Write out the listing exactly as it is given.

══ Data lines

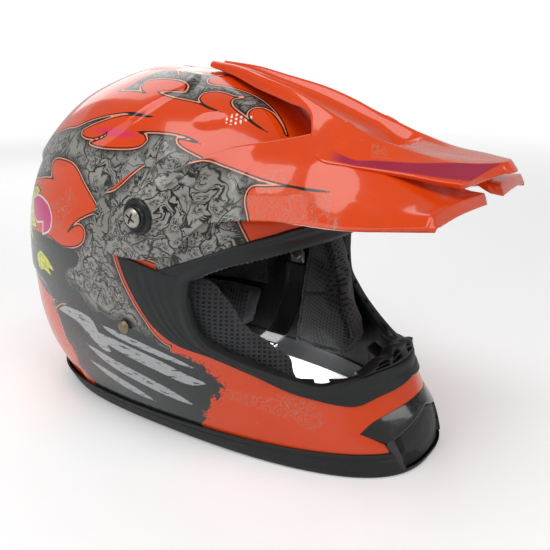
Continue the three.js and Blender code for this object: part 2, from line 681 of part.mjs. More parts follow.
// ---- assembly ----
const root = new THREE.Group();
function addPart(name, part, finish) {
  const { vertProperties, triVerts } = part.getMesh();
  const geometry = new THREE.BufferGeometry();
  geometry.setAttribute(
    "position",
    new THREE.BufferAttribute(new Float32Array(vertProperties), 3),
  );
  geometry.setIndex(new THREE.BufferAttribute(new Uint32Array(triVerts), 1));
  geometry.translate(0, MOVE_BACK, 0);
  geometry.computeVertexNormals();
  const mesh = new THREE.Mesh(geometry, new THREE.MeshStandardMaterial(finish));
  mesh.name = name;
  root.add(mesh);
}
function addPair(name, right, finish) {
  addPart(`${name}_right`, right, finish);
  addPart(`${name}_left`, mirror(right), finish);
}

addPart("outer_shell", outerShell(), FINISH.shellPaint);
addPart("bottom_edge_trim", bottomEdgeTrim(), FINISH.rimTrim);
addPart("eyeport_trim", eyeportTrim(), FINISH.eyeportTrim);
addPart("nose_guard", noseGuard(), FINISH.noseGuard);
addPart("chin_vent_frame", chinVentFrame(), FINISH.glossBlack);
addPart("chin_vent_panel", chinVentPanel(), FINISH.ventPanel);
addPart("chin_vent_mesh", chinVentMesh(), FINISH.ventMesh);
addPart("eps_liner", epsLiner(), FINISH.foam);
addPart("chin_eps", chinEps(), FINISH.foam);
addPart("crown_liner", crownLiner(), FINISH.lining);
addPair("cheek_pad", cheekPadRight(), FINISH.cheekPad);
addPart("neck_roll", neckRoll(), FINISH.lining);
addPart("peak", peak(), FINISH.peakPaint);
addPair("peak_washer", peakWasherRight(), FINISH.washer);
addPair("peak_screw", peakScrewRight(), FINISH.screw);
addPair("peak_nut", peakNutRight(), FINISH.plainMetal);
addPair("strap_rivet", strapRivetRight(), FINISH.rivet);
addPair("strap_plate", strapPlateRight(), FINISH.plainMetal);
addPart("chin_strap_right", chinStrapRight(), FINISH.webbing);
addPart("chin_strap_left", chinStrapLeft(), FINISH.webbing);
addPart("d_ring_lower", dRing(LOOP.z - RING_RISE), FINISH.ring);
addPart("d_ring_upper", dRing(LOOP.z + RING_RISE), FINISH.ring);

export default root;
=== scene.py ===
"""Motocross helmet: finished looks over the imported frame.

Shapes are drawn in millimetres: x to the wearer's left, y backwards, z up from the bottom rim.
"Forward" is -y. place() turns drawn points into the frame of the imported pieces, in metres.
"""

import bpy, bmesh, math, random
import numpy as np
from contextlib import contextmanager
from mathutils import Matrix, Vector


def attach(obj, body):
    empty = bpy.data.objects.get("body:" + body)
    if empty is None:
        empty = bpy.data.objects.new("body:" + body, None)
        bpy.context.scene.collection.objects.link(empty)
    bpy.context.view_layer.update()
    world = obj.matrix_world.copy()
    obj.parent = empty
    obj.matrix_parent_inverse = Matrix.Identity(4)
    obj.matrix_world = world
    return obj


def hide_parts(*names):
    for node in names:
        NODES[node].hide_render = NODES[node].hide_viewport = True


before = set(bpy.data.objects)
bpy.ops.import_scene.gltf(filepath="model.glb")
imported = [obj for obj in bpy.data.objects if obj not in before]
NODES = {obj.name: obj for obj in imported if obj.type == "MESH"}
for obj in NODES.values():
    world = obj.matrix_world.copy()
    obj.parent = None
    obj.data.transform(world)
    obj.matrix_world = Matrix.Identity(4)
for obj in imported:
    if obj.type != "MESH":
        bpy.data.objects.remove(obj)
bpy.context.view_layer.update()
random.seed(7)

MOVE_BACK = 12.5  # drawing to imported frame, along +y
MIRROR = np.array([-1, 1, 1])
SIDES = ((-1, "right"), (1, "left"))  # sign of x, name
FAR = 22.0  # distances to painted outlines are kept within this


def place(points):
    """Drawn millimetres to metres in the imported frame."""
    return (np.asarray(points, float) + np.array([0.0, MOVE_BACK, 0.0])) / 1000.0


# ------------------------------------------------------------------ curves
def unit(value):
    """value limited to 0..1."""
    return np.clip(value, 0, 1)


def ease(part):
    return part * part * (3 - 2 * part)


def swell(distance, width):
    """Bell curve, 1 where distance is 0."""
    return np.exp(-((distance / width) ** 2))


def rounded(part):
    """Quarter-circle rise, 0 at 0 and 1 from 1 on."""
    return np.sqrt(unit(1 - (1 - unit(part)) ** 2))


def blend(part, start, end, start_slope, end_slope):
    """Cubic from start to end as part runs 0 to 1."""
    square, cube = part**2, part**3
    return ((2 * cube - 3 * square + 1) * start + (cube - 2 * square + part) * start_slope
            + (3 * square - 2 * cube) * end + (cube - square) * end_slope)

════

(Task solution):
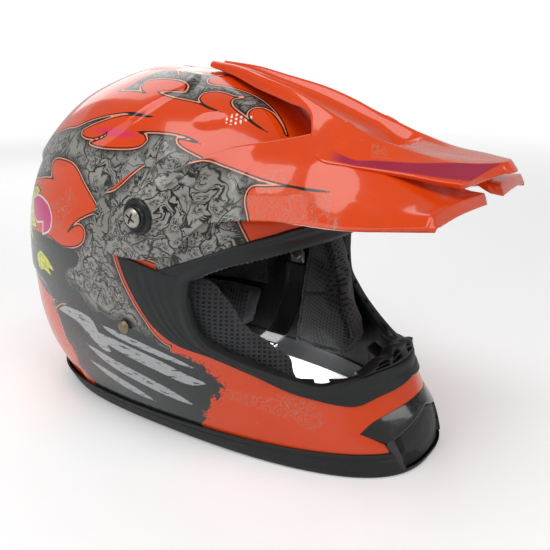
Continue the three.js and Blender code for this object: part 2, from line 681 of part.mjs. More parts follow.
// ---- assembly ----
const root = new THREE.Group();
function addPart(name, part, finish) {
  const { vertProperties, triVerts } = part.getMesh();
  const geometry = new THREE.BufferGeometry();
  geometry.setAttribute(
    "position",
    new THREE.BufferAttribute(new Float32Array(vertProperties), 3),
  );
  geometry.setIndex(new THREE.BufferAttribute(new Uint32Array(triVerts), 1));
  geometry.translate(0, MOVE_BACK, 0);
  geometry.computeVertexNormals();
  const mesh = new THREE.Mesh(geometry, new THREE.MeshStandardMaterial(finish));
  mesh.name = name;
  root.add(mesh);
}
function addPair(name, right, finish) {
  addPart(`${name}_right`, right, finish);
  addPart(`${name}_left`, mirror(right), finish);
}

addPart("outer_shell", outerShell(), FINISH.shellPaint);
addPart("bottom_edge_trim", bottomEdgeTrim(), FINISH.rimTrim);
addPart("eyeport_trim", eyeportTrim(), FINISH.eyeportTrim);
addPart("nose_guard", noseGuard(), FINISH.noseGuard);
addPart("chin_vent_frame", chinVentFrame(), FINISH.glossBlack);
addPart("chin_vent_panel", chinVentPanel(), FINISH.ventPanel);
addPart("chin_vent_mesh", chinVentMesh(), FINISH.ventMesh);
addPart("eps_liner", epsLiner(), FINISH.foam);
addPart("chin_eps", chinEps(), FINISH.foam);
addPart("crown_liner", crownLiner(), FINISH.lining);
addPair("cheek_pad", cheekPadRight(), FINISH.cheekPad);
addPart("neck_roll", neckRoll(), FINISH.lining);
addPart("peak", peak(), FINISH.peakPaint);
addPair("peak_washer", peakWasherRight(), FINISH.washer);
addPair("peak_screw", peakScrewRight(), FINISH.screw);
addPair("peak_nut", peakNutRight(), FINISH.plainMetal);
addPair("strap_rivet", strapRivetRight(), FINISH.rivet);
addPair("strap_plate", strapPlateRight(), FINISH.plainMetal);
addPart("chin_strap_right", chinStrapRight(), FINISH.webbing);
addPart("chin_strap_left", chinStrapLeft(), FINISH.webbing);
addPart("d_ring_lower", dRing(LOOP.z - RING_RISE), FINISH.ring);
addPart("d_ring_upper", dRing(LOOP.z + RING_RISE), FINISH.ring);

export default root;
=== scene.py ===
"""Motocross helmet: finished looks over the imported frame.

Shapes are drawn in millimetres: x to the wearer's left, y backwards, z up from the bottom rim.
"Forward" is -y. place() turns drawn points into the frame of the imported pieces, in metres.
"""

import bpy, bmesh, math, random
import numpy as np
from contextlib import contextmanager
from mathutils import Matrix, Vector


def attach(obj, body):
    empty = bpy.data.objects.get("body:" + body)
    if empty is None:
        empty = bpy.data.objects.new("body:" + body, None)
        bpy.context.scene.collection.objects.link(empty)
    bpy.context.view_layer.update()
    world = obj.matrix_world.copy()
    obj.parent = empty
    obj.matrix_parent_inverse = Matrix.Identity(4)
    obj.matrix_world = world
    return obj


def hide_parts(*names):
    for node in names:
        NODES[node].hide_render = NODES[node].hide_viewport = True


before = set(bpy.data.objects)
bpy.ops.import_scene.gltf(filepath="model.glb")
imported = [obj for obj in bpy.data.objects if obj not in before]
NODES = {obj.name: obj for obj in imported if obj.type == "MESH"}
for obj in NODES.values():
    world = obj.matrix_world.copy()
    obj.parent = None
    obj.data.transform(world)
    obj.matrix_world = Matrix.Identity(4)
for obj in imported:
    if obj.type != "MESH":
        bpy.data.objects.remove(obj)
bpy.context.view_layer.update()
random.seed(7)

MOVE_BACK = 12.5  # drawing to imported frame, along +y
MIRROR = np.array([-1, 1, 1])
SIDES = ((-1, "right"), (1, "left"))  # sign of x, name
FAR = 22.0  # distances to painted outlines are kept within this


def place(points):
    """Drawn millimetres to metres in the imported frame."""
    return (np.asarray(points, float) + np.array([0.0, MOVE_BACK, 0.0])) / 1000.0


# ------------------------------------------------------------------ curves
def unit(value):
    """value limited to 0..1."""
    return np.clip(value, 0, 1)


def ease(part):
    return part * part * (3 - 2 * part)


def swell(distance, width):
    """Bell curve, 1 where distance is 0."""
    return np.exp(-((distance / width) ** 2))


def rounded(part):
    """Quarter-circle rise, 0 at 0 and 1 from 1 on."""
    return np.sqrt(unit(1 - (1 - unit(part)) ** 2))


def blend(part, start, end, start_slope, end_slope):
    """Cubic from start to end as part runs 0 to 1."""
    square, cube = part**2, part**3
    return ((2 * cube - 3 * square + 1) * start + (cube - 2 * square + part) * start_slope
            + (3 * square - 2 * cube) * end + (cube - square) * end_slope)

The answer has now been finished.